La radicalité de Pierre Bourdieu

À propos de Pierre Bourdieu, Interventions, 1961-2001. Science sociale et action politique. Textes choisis et présentés par Franck Poupeau et Thierry Discepolo [1]. Article publié dans Le Monde diplomatique

Publié par les éditions Agone, qui viennent de le réimprimer après l’incendie qui a détruit tous leurs stocks, ce livre de Pierre Bourdieu, « oublié » par les grands médias, restitue un parcours de quarante années d’interventions publiques et permet de mesurer la constance, la diversité et la cohérence d’un engagement.

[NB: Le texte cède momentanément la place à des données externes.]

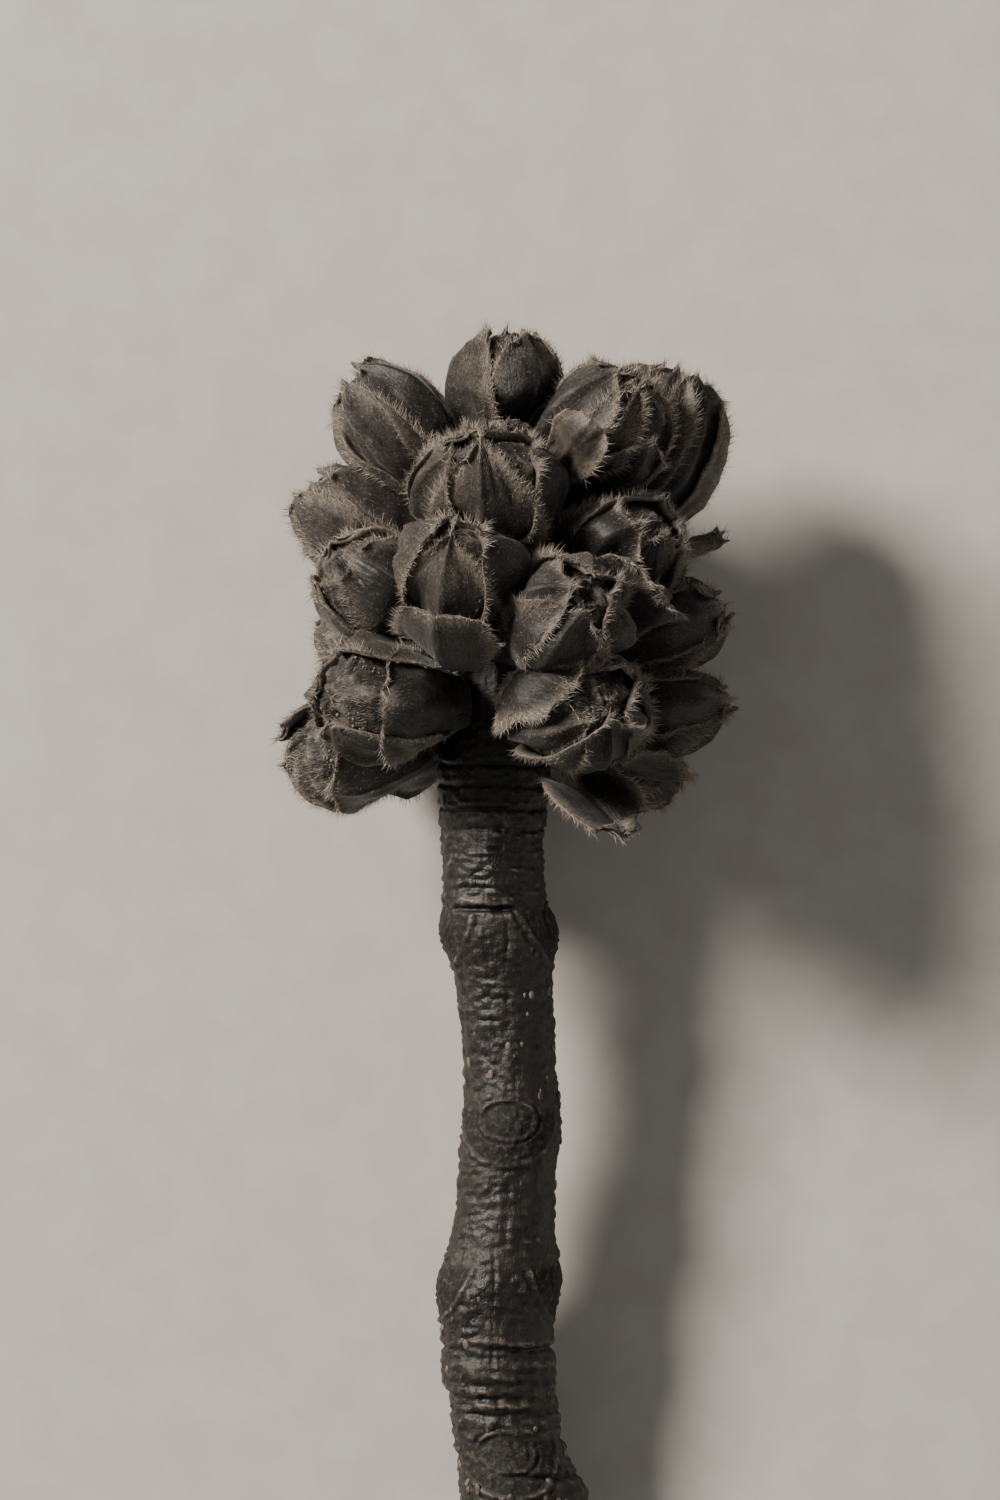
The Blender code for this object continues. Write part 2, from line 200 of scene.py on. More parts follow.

Un engagement qui, n’en déplaise à ceux qui préfèrent l’ignorer, n’a pas l’âge de sa visibilité médiatique : contemporain des premiers travaux du sociologue sur l’Algérie (et contre le colonialisme), il n’a pas cessé après cette date. Sans doute a-t-il connu des inflexions significatives, mais, même dans ses versions officielles et institutionnelles - les propositions pour la réforme de l’enseignement supérieur, par exemple -, il ne s’est jamais confondu avec une vision étatique de la société et de la politique. Sa radicalité, démocratique et souvent libertaire, ne date pas de 1995, quand tous les maîtres tanceurs qui trônent dans les médias ont commencé à se coaliser pour déplorer une radicalisation qu’ils mesuraient à l’aune de leurs abdications.

Les textes choisis par Franck Poupeau et Thierry Discepolo mettent en évidence que, plus diverse qu’on ne le croit communément, la liste des fronts d’intervention de Pierre Bourdieu sociologue correspond à peu près à celle des écrits de sa bibliographie. Ainsi, malgré la multiplication des cibles, l’engagement public de Pierre Bourdieu est toujours resté, pour l’essentiel, celui d’un « intellectuel spécifique », au sens où l’entendait Michel Foucault : hostile aux essayistes spécialisés dans l’occupation des médias dominants et aux experts spécialisés dans la rationalisation de la domination ; soucieux de mettre une connaissance rigoureuse au service de transformations sociales effectives.

On peut alors vérifier la cohérence de cet engagement spécifique, non pour lui délivrer d’emblée un certificat de validité, mais pour bénéficier de ses apports. Parce que toute sa sociologie détourne de cette funeste illusion, le « militantisme sociologique » de Pierre Bourdieu n’a rien à voir avec un quelconque scientisme doctrinaire qui prêterait à la science le pouvoir exorbitant de transformer la société en la soumettant à ses décrets. En revanche, Bourdieu enseigne qu’il faut connaître les inerties sociales qui s’opposent à la transformation de la société (et au rôle que peut prétendre y jouer la connaissance scientifique) si l’on veut vraiment la transformer et voir cette connaissance prendre la part modeste, mais parfois décisive, qui peut lui revenir dans cette transformation.

C’est pourquoi Bourdieu fut à la fois un défenseur farouche de l’autonomie du champ intellectuel et, plus tardivement, comme il le reconnaît lui-même, un défenseur ardent de la transgression des limites de la bienséance académique qui prétend préserver la pureté de la connaissance en confinant ses acteurs dans l’enceinte du Savoir. C’est pourquoi, au nom de la même exigence, Bourdieu, en dépit ou plutôt à cause de sa notoriété, en appelait à la constitution d’un intellectuel collectif propre à déjouer l’individualisme narcissique de ceux qui se consacrent prioritairement aux médias qui les consacrent.

Mais comment favoriser la circulation entre les savoirs militants et les contributions savantes, s’il est vrai - comme Pierre Bourdieu le savait fort bien - que les premiers portent, par et dans l’action, des connaissances qui ne sont pas de simples préjugés ? Et quels rapports établir entre l’investissement dans la recherche, voire l’engagement militant du chercheur en sa qualité de chercheur, et l’engagement militant dans les combats quotidiens, s’il est vrai que le militantisme scientifique bien fondé ne se confond pas avec le carriérisme académique bien compris ? Ces questions, parce qu’elles renvoient à des tensions qui ne peuvent pas être totalement résorbées, restent ouvertes. Pierre Bourdieu, en s’efforçant de contribuer à l’existence d’un mouvement social européen, avait choisi de les affronter, sans rien renier des exigences que les textes réunis ici restituent pleinement.

Notes

[1Editions Agone, février 2002, 487 pages, 32,95 euros.